Exercise directions => Pull every line holding the string "JSON" from the records below.

Items from a dataset

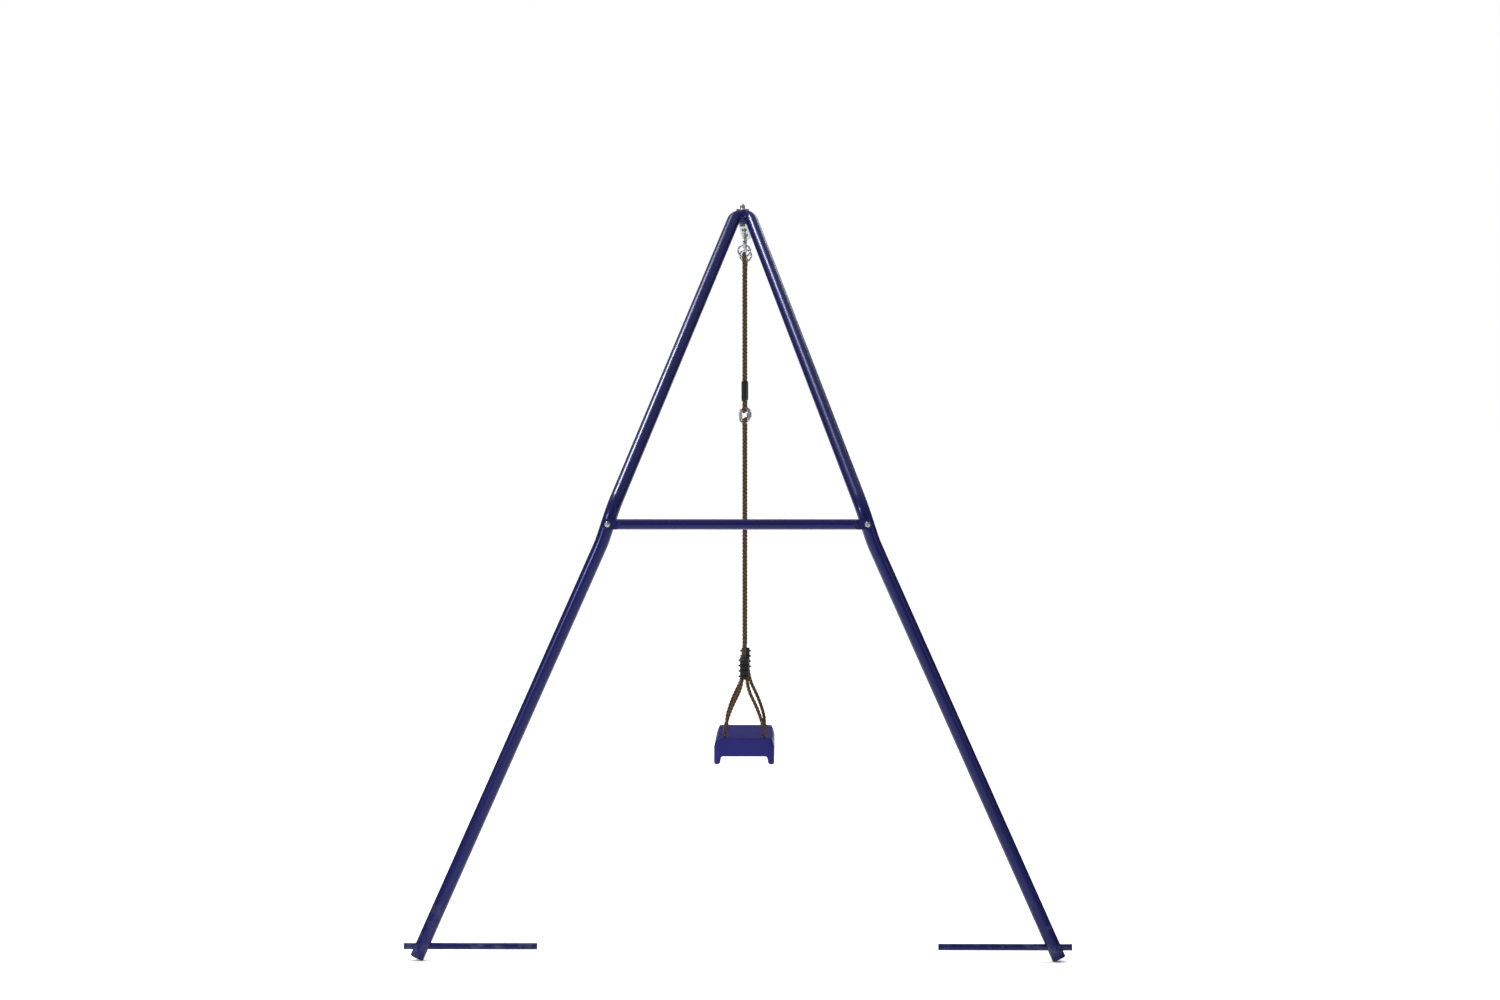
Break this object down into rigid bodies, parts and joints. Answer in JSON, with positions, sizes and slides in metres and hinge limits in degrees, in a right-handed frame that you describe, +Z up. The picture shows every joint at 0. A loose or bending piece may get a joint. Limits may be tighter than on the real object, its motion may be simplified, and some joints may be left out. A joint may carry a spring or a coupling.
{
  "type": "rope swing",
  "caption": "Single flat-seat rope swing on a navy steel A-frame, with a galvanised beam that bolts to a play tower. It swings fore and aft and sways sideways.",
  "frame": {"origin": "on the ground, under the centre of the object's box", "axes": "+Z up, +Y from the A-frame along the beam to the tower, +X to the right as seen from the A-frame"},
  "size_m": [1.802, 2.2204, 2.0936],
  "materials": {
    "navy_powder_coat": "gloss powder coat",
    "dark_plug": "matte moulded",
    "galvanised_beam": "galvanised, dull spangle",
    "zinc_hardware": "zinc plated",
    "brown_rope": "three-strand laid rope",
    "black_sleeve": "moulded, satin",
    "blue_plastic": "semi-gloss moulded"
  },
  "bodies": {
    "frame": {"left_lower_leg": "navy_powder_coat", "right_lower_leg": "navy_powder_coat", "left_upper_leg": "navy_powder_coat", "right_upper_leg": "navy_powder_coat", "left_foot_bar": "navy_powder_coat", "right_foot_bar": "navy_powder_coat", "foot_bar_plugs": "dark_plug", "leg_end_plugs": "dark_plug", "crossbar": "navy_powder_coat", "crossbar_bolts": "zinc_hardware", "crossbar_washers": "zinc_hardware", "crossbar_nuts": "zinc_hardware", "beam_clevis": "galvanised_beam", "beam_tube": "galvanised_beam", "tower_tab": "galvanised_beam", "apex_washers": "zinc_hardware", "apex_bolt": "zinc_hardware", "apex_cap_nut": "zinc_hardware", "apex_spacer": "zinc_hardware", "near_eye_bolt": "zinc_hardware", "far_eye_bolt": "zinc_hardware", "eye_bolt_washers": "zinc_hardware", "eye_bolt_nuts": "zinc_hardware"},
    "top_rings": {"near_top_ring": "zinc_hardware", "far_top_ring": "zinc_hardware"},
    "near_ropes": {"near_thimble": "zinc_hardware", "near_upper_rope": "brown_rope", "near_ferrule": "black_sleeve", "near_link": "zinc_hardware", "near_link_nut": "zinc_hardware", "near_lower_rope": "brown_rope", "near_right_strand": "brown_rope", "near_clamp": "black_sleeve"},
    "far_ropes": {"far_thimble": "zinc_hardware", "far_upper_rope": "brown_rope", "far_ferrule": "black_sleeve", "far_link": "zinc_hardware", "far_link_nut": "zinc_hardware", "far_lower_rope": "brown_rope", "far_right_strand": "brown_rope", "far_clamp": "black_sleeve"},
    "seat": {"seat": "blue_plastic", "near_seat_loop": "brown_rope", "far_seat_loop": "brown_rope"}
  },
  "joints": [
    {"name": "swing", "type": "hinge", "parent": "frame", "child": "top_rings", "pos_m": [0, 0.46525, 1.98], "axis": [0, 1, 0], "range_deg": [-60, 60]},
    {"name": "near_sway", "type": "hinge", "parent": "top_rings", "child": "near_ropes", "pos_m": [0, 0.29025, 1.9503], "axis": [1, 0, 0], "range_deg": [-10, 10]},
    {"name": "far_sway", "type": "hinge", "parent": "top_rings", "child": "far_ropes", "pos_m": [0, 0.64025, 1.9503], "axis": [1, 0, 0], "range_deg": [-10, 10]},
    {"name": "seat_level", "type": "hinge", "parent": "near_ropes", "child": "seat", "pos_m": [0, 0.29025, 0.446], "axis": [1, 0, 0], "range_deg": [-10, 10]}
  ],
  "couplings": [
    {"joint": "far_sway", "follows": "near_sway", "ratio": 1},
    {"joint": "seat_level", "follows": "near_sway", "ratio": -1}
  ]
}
==
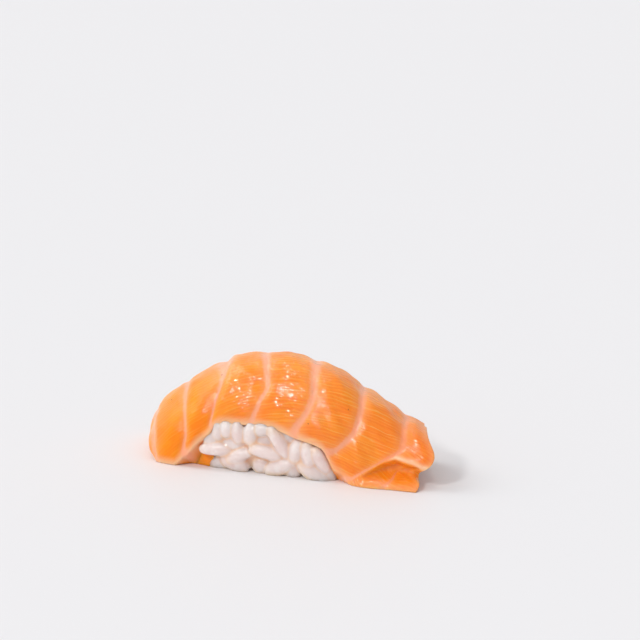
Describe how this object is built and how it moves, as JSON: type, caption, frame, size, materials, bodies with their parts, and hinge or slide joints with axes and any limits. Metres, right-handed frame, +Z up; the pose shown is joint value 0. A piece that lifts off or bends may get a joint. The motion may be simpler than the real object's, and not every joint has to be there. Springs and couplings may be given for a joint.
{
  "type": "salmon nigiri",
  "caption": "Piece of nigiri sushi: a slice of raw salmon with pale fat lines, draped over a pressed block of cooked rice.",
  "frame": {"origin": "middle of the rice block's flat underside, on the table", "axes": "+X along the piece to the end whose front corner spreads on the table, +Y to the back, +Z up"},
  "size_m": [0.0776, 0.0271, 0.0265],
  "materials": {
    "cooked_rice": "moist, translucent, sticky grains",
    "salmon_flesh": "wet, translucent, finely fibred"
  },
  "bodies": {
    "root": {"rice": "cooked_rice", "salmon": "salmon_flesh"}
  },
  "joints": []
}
* * *
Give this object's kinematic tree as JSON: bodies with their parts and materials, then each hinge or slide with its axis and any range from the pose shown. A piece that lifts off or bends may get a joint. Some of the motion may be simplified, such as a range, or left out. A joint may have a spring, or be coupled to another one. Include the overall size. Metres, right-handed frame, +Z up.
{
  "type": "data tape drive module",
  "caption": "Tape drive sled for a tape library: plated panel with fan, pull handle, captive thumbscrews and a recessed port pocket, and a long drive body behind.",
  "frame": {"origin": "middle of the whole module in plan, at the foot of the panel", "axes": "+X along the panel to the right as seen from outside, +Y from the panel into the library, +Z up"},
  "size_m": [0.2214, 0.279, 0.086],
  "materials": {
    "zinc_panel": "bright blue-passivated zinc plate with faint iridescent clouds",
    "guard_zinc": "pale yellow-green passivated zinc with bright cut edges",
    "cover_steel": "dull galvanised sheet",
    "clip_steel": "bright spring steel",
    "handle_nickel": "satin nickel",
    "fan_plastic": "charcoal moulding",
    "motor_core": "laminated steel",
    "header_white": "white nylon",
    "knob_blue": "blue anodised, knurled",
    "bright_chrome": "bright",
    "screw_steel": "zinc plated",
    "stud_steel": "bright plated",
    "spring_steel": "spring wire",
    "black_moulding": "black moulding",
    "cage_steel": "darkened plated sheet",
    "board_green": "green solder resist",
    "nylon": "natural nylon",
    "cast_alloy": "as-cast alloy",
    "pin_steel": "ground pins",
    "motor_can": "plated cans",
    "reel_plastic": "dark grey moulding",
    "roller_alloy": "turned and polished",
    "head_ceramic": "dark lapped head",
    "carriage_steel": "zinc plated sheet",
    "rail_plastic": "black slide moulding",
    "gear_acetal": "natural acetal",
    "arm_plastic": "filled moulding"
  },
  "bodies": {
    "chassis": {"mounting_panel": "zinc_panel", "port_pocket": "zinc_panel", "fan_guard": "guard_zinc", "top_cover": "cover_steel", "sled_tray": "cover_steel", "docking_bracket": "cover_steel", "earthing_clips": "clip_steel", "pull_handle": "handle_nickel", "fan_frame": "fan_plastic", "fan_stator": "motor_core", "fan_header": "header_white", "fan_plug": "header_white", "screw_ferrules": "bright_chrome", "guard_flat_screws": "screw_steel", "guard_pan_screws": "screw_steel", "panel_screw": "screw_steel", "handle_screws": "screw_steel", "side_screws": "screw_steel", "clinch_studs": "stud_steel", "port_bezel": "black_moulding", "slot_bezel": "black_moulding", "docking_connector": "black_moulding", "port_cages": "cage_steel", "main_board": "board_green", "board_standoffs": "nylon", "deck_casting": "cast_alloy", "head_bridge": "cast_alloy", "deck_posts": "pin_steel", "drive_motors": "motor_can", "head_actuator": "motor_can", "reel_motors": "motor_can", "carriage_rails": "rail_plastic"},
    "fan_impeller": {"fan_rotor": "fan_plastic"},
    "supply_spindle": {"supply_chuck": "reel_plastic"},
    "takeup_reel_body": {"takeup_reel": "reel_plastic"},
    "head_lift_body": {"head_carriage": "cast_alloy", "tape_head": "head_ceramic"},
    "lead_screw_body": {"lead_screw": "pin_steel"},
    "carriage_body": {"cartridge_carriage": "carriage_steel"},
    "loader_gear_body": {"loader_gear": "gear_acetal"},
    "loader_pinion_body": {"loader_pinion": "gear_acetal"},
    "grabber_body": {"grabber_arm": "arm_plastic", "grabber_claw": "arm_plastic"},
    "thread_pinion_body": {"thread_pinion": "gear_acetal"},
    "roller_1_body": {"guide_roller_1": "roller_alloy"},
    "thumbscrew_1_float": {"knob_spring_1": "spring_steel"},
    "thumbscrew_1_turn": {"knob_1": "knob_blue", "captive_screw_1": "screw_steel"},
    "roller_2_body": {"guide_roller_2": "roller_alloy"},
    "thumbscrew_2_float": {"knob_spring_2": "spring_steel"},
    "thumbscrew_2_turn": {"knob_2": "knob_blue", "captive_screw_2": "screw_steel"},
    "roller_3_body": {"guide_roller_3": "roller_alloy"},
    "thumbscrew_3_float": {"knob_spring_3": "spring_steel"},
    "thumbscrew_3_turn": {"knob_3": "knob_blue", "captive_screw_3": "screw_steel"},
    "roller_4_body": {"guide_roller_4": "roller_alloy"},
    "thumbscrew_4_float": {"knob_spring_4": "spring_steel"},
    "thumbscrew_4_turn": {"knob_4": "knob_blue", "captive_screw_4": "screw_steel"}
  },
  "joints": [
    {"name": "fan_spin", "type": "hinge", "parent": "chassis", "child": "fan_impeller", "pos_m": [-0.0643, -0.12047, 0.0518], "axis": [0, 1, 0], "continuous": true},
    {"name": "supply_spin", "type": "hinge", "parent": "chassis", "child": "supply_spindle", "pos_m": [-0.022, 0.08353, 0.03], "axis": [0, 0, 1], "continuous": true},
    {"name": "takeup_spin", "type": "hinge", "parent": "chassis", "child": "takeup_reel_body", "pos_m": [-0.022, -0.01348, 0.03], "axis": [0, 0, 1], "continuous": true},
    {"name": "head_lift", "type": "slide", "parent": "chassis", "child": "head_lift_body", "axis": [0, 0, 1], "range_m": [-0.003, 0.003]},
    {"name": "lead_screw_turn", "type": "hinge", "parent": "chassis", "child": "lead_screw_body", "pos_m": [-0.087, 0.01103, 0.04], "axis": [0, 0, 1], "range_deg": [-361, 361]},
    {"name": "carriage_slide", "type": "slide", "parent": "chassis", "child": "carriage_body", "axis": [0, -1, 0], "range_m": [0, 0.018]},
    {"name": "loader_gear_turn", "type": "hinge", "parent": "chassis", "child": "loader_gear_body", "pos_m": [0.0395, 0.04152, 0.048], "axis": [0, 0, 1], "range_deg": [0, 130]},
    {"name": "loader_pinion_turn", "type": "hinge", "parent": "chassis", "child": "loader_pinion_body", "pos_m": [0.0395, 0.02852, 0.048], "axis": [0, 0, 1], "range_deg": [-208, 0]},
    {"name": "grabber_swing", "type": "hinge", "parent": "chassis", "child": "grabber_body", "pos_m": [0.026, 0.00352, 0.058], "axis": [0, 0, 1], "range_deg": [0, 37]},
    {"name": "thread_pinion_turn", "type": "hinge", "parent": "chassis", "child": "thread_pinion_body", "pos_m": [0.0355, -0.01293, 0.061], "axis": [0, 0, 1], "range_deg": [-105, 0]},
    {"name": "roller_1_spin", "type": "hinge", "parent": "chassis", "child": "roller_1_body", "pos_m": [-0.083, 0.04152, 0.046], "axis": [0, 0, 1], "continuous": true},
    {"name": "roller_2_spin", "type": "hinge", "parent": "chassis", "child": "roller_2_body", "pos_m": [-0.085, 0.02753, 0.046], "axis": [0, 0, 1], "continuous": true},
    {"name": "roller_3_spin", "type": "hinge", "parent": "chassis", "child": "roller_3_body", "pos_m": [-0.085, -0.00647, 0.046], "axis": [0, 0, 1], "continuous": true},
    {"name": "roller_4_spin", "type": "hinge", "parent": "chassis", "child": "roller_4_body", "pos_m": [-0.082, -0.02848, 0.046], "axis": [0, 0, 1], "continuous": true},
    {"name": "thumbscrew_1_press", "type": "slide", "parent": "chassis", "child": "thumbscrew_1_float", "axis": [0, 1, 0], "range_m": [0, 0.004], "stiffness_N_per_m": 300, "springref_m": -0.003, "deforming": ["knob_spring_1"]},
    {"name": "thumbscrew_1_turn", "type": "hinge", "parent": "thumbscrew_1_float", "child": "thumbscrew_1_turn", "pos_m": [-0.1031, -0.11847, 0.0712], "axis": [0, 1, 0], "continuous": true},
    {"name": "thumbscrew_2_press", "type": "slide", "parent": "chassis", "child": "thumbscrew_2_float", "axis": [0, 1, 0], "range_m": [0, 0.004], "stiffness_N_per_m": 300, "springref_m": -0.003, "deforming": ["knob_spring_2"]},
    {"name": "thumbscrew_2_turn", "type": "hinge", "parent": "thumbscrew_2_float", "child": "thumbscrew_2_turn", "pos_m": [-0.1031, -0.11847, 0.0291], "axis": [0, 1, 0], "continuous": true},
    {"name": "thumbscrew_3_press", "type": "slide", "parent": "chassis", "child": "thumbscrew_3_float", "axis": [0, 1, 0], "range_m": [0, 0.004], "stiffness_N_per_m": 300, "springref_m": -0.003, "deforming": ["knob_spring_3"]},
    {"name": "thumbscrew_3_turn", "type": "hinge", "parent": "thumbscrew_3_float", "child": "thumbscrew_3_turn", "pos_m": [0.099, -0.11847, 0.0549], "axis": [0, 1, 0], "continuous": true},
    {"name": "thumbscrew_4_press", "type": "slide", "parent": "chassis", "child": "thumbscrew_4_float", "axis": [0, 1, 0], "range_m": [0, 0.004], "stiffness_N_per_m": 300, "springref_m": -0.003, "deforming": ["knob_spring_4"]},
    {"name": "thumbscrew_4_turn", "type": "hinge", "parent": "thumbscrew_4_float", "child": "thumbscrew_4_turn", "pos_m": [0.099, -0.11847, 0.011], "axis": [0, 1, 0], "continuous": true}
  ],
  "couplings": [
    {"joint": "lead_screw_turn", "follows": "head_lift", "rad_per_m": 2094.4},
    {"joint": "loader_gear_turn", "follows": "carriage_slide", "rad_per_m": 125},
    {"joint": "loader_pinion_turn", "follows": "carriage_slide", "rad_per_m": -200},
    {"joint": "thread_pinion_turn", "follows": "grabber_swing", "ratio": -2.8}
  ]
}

Full output =>
Break this object down into rigid bodies, parts and joints. Answer in JSON, with positions, sizes and slides in metres and hinge limits in degrees, in a right-handed frame that you describe, +Z up. The picture shows every joint at 0. A loose or bending piece may get a joint. Limits may be tighter than on the real object, its motion may be simplified, and some joints may be left out. A joint may carry a spring or a coupling.
Describe how this object is built and how it moves, as JSON: type, caption, frame, size, materials, bodies with their parts, and hinge or slide joints with axes and any limits. Metres, right-handed frame, +Z up; the pose shown is joint value 0. A piece that lifts off or bends may get a joint. The motion may be simpler than the real object's, and not every joint has to be there. Springs and couplings may be given for a joint.
Give this object's kinematic tree as JSON: bodies with their parts and materials, then each hinge or slide with its axis and any range from the pose shown. A piece that lifts off or bends may get a joint. Some of the motion may be simplified, such as a range, or left out. A joint may have a spring, or be coupled to another one. Include the overall size. Metres, right-handed frame, +Z up.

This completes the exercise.